In Round 8 this year, before the Magic Round farce, Siosifa Talakai of the Cronulla Sharks received a 4-week suspension for a shoulder charge that 10 years ago would have got him a pat on the back. Only the most ardent Sharks supporter would have thought the punishment harsh. In Round 6 Jack Hetherington got a suspension that would have normally been 2 games, however the way the system targets repeat offenders meant he was upgraded to a 6-week suspension.
Of course, there is always progress that can be made when it comes player welfare, but by and large the system was already striking the right balance between crime and punishment. It’s too far to say that this was a problem that was already solved, but it didn’t require such dramatic and immediate action as what we’ve seen in the last few weeks.
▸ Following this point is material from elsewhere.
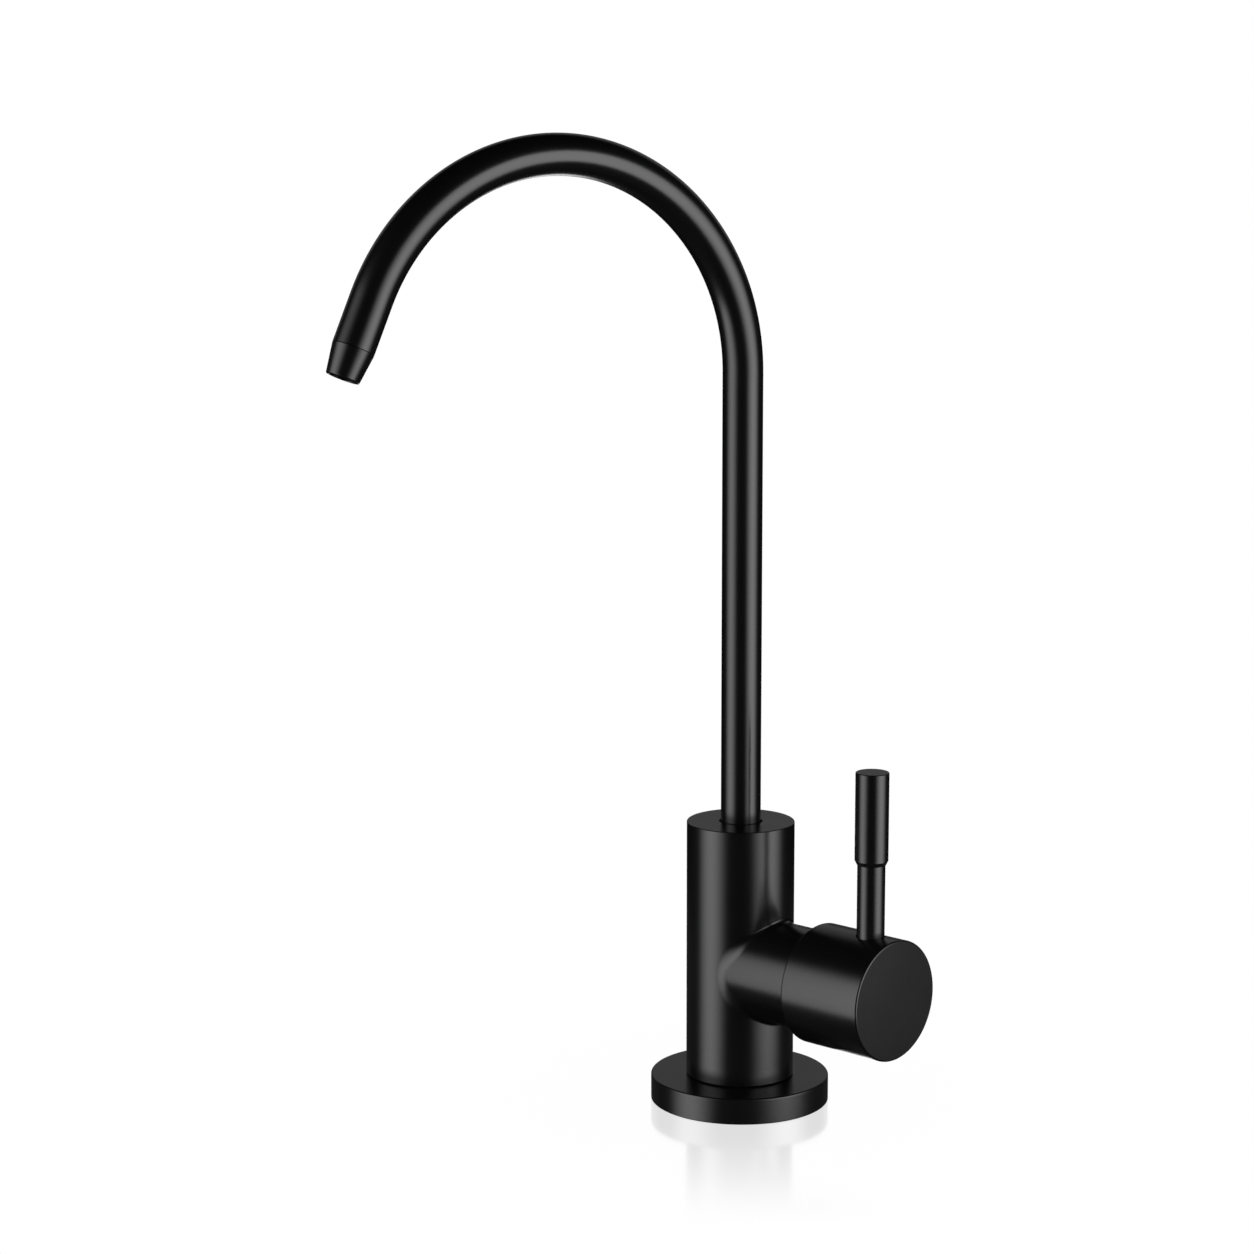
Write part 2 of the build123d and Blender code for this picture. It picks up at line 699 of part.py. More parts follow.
# Handle hub: hollow skirt, splined socket, lever hole and grub screw hole
skirt_depth_end = stem_end + free_clearance
lever_pocket_clearance = 0.22
lever_pocket_radius = lever_radius + lever_pocket_clearance
lever_pocket_depth = 3.0
lever_thread_radius = 3.0
hub_boss_radius = 5.3
lever_thread_floor = valve_height + hub_boss_radius
lever_seat_height = valve_height + hub_radius - lever_pocket_depth
grub_radius = 2.0
grub_length = 6.0
grub_top_height = valve_height - spline_crest_radius - slip_clearance

with BuildPart() as handle_hub:
    with BuildSketch(valve_station(hub_start)):
        Circle(hub_radius)
    extrude(amount=hub_end - hub_start)
    fillet(handle_hub.edges().filter_by(GeomType.CIRCLE).sort_by(Axis.X)[-1], radius=hub_front_edge)
    fillet(handle_hub.edges().filter_by(GeomType.CIRCLE).sort_by(Axis.X)[0], radius=hub_rear_edge)
    with BuildSketch(valve_station(hub_start)):
        Circle(skirt_radius)
    extrude(amount=skirt_depth_end - hub_start, mode=Mode.SUBTRACT)
    with BuildSketch(valve_station(skirt_depth_end)):
        add(
            spline_outline(
                spline_crest_radius + running_clearance,
                spline_root_radius + running_clearance,
                spline_tooth_count,
            )
        )
    extrude(amount=spline_end + slip_clearance - skirt_depth_end, mode=Mode.SUBTRACT)
    with BuildSketch(level(lever_seat_height)):
        with Locations((lever_station, 0)):
            Circle(lever_pocket_radius)
    extrude(amount=lever_pocket_depth + cut_margin, mode=Mode.SUBTRACT)
    with BuildSketch(level(lever_thread_floor)):
        with Locations((lever_station, 0)):
            Circle(lever_thread_radius + running_clearance)
    extrude(amount=lever_seat_height - lever_thread_floor, mode=Mode.SUBTRACT)
    with BuildSketch(level(valve_height)):
        with Locations((lever_station, 0)):
            Circle(grub_radius + running_clearance)
    extrude(amount=-hub_radius - cut_margin, mode=Mode.SUBTRACT)
handle_hub.part.label = "handle_hub"
export_step(handle_hub.part, "parts/handle_hub.step")

grub_socket_flats = 2.0
grub_socket_depth = 2.4
grub_point_chamfer = 0.6

with BuildPart() as hub_grub_screw:
    with BuildSketch(level(grub_top_height - grub_length)):
        with Locations((lever_station, 0)):
            Circle(grub_radius)
    extrude(amount=grub_length)
    chamfer(hub_grub_screw.edges().filter_by(GeomType.CIRCLE).sort_by(Axis.Z)[-1], length=grub_point_chamfer)
    with BuildSketch(level(grub_top_height - grub_length)):
        with Locations((lever_station, 0)):
            RegularPolygon(radius=grub_socket_flats / 2, side_count=6, major_radius=False)
    extrude(amount=grub_socket_depth, mode=Mode.SUBTRACT)
hub_grub_screw.part.label = "hub_grub_screw"
export_step(hub_grub_screw.part, "parts/hub_grub_screw.step")

# Lever: rod screwed into the hub, with the grip sleeve over its upper half
grip_cap_thickness = 4.0
rod_top_height = grip_top_height - grip_cap_thickness
rod_seat_gap = 0.3

with BuildPart() as lever_rod:
    with BuildSketch(level(lever_thread_floor + rod_seat_gap)):
        with Locations((lever_station, 0)):
            Circle(lever_thread_radius)
    extrude(amount=lever_seat_height - lever_thread_floor - rod_seat_gap)
    with BuildSketch(level(lever_seat_height)):
        with Locations((lever_station, 0)):
            Circle(lever_radius)
    extrude(amount=rod_top_height - lever_seat_height)
lever_rod.part.label = "lever_rod"
export_step(lever_rod.part, "parts/lever_rod.step")

with BuildPart() as lever_grip:
    with BuildSketch(level(grip_start_height)):
        with Locations((lever_station, 0)):
            Circle(grip_radius)
    extrude(amount=grip_top_height - grip_start_height)
    fillet(lever_grip.edges().filter_by(GeomType.CIRCLE).sort_by(Axis.Z)[-1], radius=grip_top_edge)
    chamfer(
        lever_grip.edges().filter_by(GeomType.CIRCLE).sort_by(Axis.Z)[0],
        length=grip_chamfer_length,
        length2=grip_chamfer_depth,
        reference=lever_grip.faces().filter_by(GeomType.CYLINDER)[0],
    )
    with BuildSketch(level(grip_start_height)):
        with Locations((lever_station, 0)):
            Circle(lever_radius + running_clearance)
    extrude(amount=rod_top_height - grip_start_height, mode=Mode.SUBTRACT)
lever_grip.part.label = "lever_grip"
export_step(lever_grip.part, "parts/lever_grip.step")
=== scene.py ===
import math
from functools import partial

import bmesh
import bpy
from mathutils import Matrix, Vector


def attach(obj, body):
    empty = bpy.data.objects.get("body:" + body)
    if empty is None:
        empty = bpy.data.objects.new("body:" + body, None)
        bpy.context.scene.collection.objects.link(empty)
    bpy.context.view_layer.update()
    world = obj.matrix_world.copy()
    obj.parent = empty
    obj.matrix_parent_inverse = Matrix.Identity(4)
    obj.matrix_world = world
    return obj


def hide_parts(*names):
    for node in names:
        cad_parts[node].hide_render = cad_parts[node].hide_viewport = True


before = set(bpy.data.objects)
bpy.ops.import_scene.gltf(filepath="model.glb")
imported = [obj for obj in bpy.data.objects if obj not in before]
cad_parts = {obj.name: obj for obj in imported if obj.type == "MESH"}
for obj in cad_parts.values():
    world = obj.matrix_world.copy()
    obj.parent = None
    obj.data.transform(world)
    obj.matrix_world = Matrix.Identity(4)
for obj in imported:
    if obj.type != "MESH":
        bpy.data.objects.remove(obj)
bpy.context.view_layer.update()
mm = 0.001
fineWeld, seamWeld = 0.0000005, 0.000003  # how close points have to be to become one
print("frame loaded,", len(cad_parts), "nodes")

# where the pieces stand, in millimetres and degrees, as in the part's source
layout = {
    "valveHeight": 42.4,
    "leverStation": 50.8,
    "spoutTurn": 13.7,
    "arcStart": 221.5,
    "arcRadius": 64.0,
    "arcSweep": 156.4,
    "dropLength": 14.2,
}


def placeAt(origin, axis, side):
    z = Vector(axis).normalized()
    x = (Vector(side) - z * Vector(side).dot(z)).normalized()
    place = Matrix((x, z.cross(x), z)).transposed().to_4x4()
    place.translation = Vector(origin)
    return place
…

Many former players have spoken out about the way this latest crackdown has been rolled out, and a lot of these comments have been written off as has-beens unrealistically yearning for the ‘old’ rugby league. It’s more than that though. Former players understand how quick the game is, how a split second can be the difference between a perfect tackle and an accident, and that at the end of the day this is a physical game that sometimes can be dangerous. You will never remove all the risk from a game like rugby league, or any contact sport for that matter, and constantly increasing the punishment for accidents to the detriment of the product won’t change that.
Striking a balance is possible. What’s needed is an NRL administration that rather than constantly making knee-jerk reactions, continues to prioritize player welfare, whilst understanding any changes they make to the game will have an effect on what makes it so popular in the first place. This current administration certainly doesn’t get it; they’re just making this stuff up as they go along and seeing what sticks.